Argument analysis: Debating excessive force in the pre-trial setting
on Apr 27, 2015 at 4:34 pm
Today, the Court heard argument in Kingsley v. Hendrickson, a case about excessive force claims raised by pre-trial detainees. The basic question is whether a subjective or objective standard should govern these claims, but the Court spent a significant amount of the argument just trying to identify the practical ramifications of this choice. At times, it seemed that the Court was trying to choose between clarifying the fundamental principles in this area and simply dispensing with the case at hand on narrow doctrinal grounds.

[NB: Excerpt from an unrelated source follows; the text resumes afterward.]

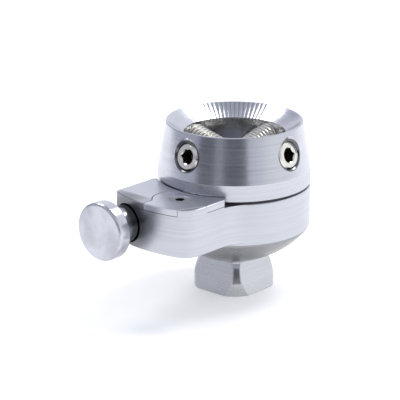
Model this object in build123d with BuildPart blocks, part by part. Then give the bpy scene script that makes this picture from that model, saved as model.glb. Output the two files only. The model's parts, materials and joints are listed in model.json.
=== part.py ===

At the end of the argument, the result seemed uncertain.
Here’s the basic situation. (For a somewhat more detailed explanation, check out my argument preview.) Kingsley claims that, while he was in jail awaiting trial, a number of jail officers gratuitously tased him, even though he was compliant at the time and, in fact, lying face down on a concrete surface. The jail officers, by contrast, argue that Kingsley was physically resisting their efforts to remove his handcuffs. A jury found for the jail officers, but Kingsley argues that the jury decided the case under the wrong legal standard. In Kingsley’s view, the appropriate standard is objective, like the Fourth Amendment excessive force standard applicable to people who are free. The jail officers, by contrast, argue that the appropriate standard is subjective, like the Eighth Amendment standard applicable to convicted prisoners.
Arguing for Kingsley, Wendy Ward’s opening argument featured several of the argumentative fault lines identified in the briefing.
Early on, Justice Anthony Kennedy said that he found it “very difficult to understand” why a different legal standard should apply to the conduct of jail officers who are dealing with disobedience by pre-trial detainees, rather than convicts. Ward responded that detainees can be disciplined, whereas only convicts can be punished, prompting Justice Kennedy to offer a version of the “po-tay-to/po-ta-to” objection: “You use the word ‘discipline’; I use the word ‘punish.’ Are they the same?” (In hindsight, perhaps it was inevitable that Foucault would come up in this argument.)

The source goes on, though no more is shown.